Now listen, I’ll apply that to this. Even the pagan man knew that. It’s a sin to sue a Christian. It’s better to suffer wrong than to sue a Christian, right? It’s better. You say, “But he took a lot of money.” It’s better to suffer wrong than to sue a Christian. You never sue a Christian. That’s wrong.

For a Christian with the love of Christ in his heart, he would rather suffer insult, injury, loss, damage, rather than inflict it on somebody else, especially a brother. Vengeance, for a Christian, is absolutely absurd. It is absolutely absurd. A Christian does not order his acts by recompense, by a desire for revenge. A Christian orders his acts by love and forgiveness, doesn’t he? And a Christian will seek peace at any cost. Paul says, “I can’t believe it. Suing each other.”

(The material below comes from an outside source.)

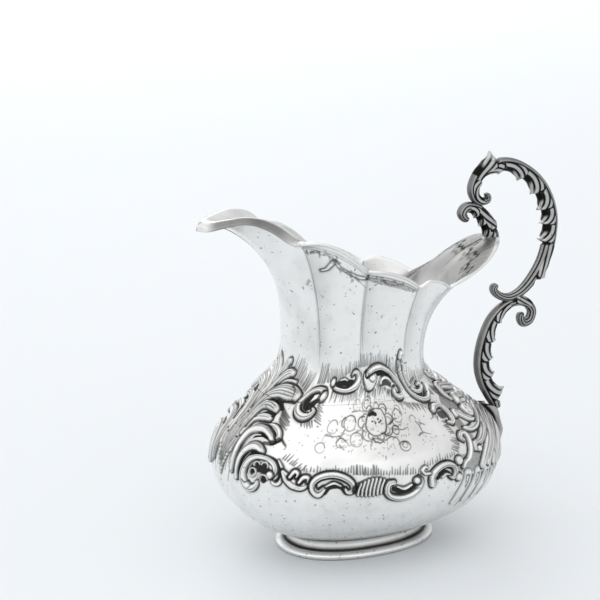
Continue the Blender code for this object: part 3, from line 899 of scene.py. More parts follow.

Paul ends this series of questions with a sharp statement about the Corinthians’ preference for doing wrong and defrauding each other rather than loving their brethren (verse 8).

Henry explains:

It is utterly a fault to wrong and defraud any; but it is an aggravation of this fault to defraud our Christian brethren. The ties of mutual love ought to be stronger between them than between others. And love worketh no ill to his neighbour, Rom. 13:10. Those who love the brotherhood can never, under the influence of this principle, hurt or injure them.

Paul has much more to say to the Christians of Corinth. This is but the tip of the iceberg.